==== Supplied material
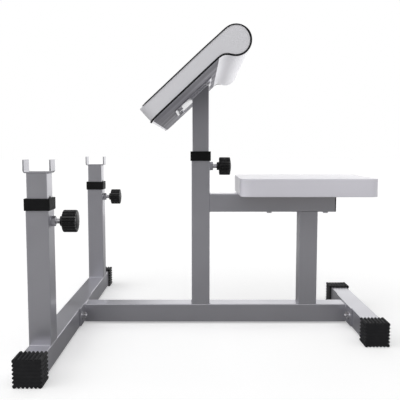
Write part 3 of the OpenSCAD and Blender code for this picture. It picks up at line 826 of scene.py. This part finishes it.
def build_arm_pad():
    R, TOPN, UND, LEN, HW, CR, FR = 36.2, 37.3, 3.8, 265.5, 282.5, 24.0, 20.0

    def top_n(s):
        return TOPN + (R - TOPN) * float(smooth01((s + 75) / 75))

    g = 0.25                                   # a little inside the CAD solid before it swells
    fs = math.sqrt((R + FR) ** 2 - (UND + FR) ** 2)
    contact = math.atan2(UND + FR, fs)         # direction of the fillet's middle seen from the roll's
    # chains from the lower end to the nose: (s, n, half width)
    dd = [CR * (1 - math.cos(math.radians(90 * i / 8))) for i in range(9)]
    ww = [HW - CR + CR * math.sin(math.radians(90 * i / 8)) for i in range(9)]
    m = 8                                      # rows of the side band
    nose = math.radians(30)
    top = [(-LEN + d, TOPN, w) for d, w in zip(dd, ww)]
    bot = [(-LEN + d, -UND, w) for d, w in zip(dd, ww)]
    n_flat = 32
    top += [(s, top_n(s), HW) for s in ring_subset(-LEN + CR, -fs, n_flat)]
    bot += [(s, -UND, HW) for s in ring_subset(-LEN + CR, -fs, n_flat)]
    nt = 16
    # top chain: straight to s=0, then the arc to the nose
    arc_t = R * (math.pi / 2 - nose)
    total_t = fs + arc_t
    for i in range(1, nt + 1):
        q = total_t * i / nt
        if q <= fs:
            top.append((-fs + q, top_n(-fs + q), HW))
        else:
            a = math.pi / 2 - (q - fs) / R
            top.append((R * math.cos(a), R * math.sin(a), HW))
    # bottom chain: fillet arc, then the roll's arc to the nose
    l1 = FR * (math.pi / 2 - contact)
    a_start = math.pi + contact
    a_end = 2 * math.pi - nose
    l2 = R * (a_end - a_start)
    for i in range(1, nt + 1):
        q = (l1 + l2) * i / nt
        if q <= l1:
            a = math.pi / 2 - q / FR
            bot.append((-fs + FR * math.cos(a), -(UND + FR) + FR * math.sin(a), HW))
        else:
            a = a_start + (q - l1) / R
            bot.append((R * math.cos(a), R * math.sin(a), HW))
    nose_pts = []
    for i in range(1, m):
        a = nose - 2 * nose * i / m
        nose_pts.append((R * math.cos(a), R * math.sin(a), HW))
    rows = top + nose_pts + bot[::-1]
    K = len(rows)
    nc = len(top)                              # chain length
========
§ Set exercise: Would you reproduce the material above in full, exactly as given?

§ Reply to the exercise:
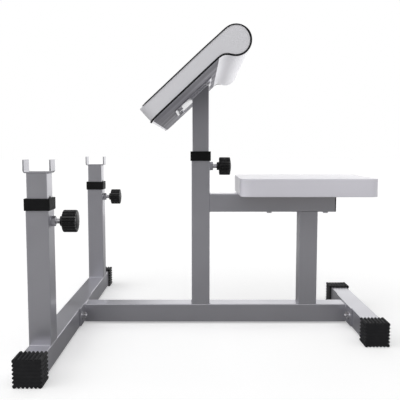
Write part 3 of the OpenSCAD and Blender code for this picture. It picks up at line 826 of scene.py. This part finishes it.
def build_arm_pad():
    R, TOPN, UND, LEN, HW, CR, FR = 36.2, 37.3, 3.8, 265.5, 282.5, 24.0, 20.0

    def top_n(s):
        return TOPN + (R - TOPN) * float(smooth01((s + 75) / 75))

    g = 0.25                                   # a little inside the CAD solid before it swells
    fs = math.sqrt((R + FR) ** 2 - (UND + FR) ** 2)
    contact = math.atan2(UND + FR, fs)         # direction of the fillet's middle seen from the roll's
    # chains from the lower end to the nose: (s, n, half width)
    dd = [CR * (1 - math.cos(math.radians(90 * i / 8))) for i in range(9)]
    ww = [HW - CR + CR * math.sin(math.radians(90 * i / 8)) for i in range(9)]
    m = 8                                      # rows of the side band
    nose = math.radians(30)
    top = [(-LEN + d, TOPN, w) for d, w in zip(dd, ww)]
    bot = [(-LEN + d, -UND, w) for d, w in zip(dd, ww)]
    n_flat = 32
    top += [(s, top_n(s), HW) for s in ring_subset(-LEN + CR, -fs, n_flat)]
    bot += [(s, -UND, HW) for s in ring_subset(-LEN + CR, -fs, n_flat)]
    nt = 16
    # top chain: straight to s=0, then the arc to the nose
    arc_t = R * (math.pi / 2 - nose)
    total_t = fs + arc_t
    for i in range(1, nt + 1):
        q = total_t * i / nt
        if q <= fs:
            top.append((-fs + q, top_n(-fs + q), HW))
        else:
            a = math.pi / 2 - (q - fs) / R
            top.append((R * math.cos(a), R * math.sin(a), HW))
    # bottom chain: fillet arc, then the roll's arc to the nose
    l1 = FR * (math.pi / 2 - contact)
    a_start = math.pi + contact
    a_end = 2 * math.pi - nose
    l2 = R * (a_end - a_start)
    for i in range(1, nt + 1):
        q = (l1 + l2) * i / nt
        if q <= l1:
            a = math.pi / 2 - q / FR
            bot.append((-fs + FR * math.cos(a), -(UND + FR) + FR * math.sin(a), HW))
        else:
            a = a_start + (q - l1) / R
            bot.append((R * math.cos(a), R * math.sin(a), HW))
    nose_pts = []
    for i in range(1, m):
        a = nose - 2 * nose * i / m
        nose_pts.append((R * math.cos(a), R * math.sin(a), HW))
    rows = top + nose_pts + bot[::-1]
    K = len(rows)
    nc = len(top)                              # chain length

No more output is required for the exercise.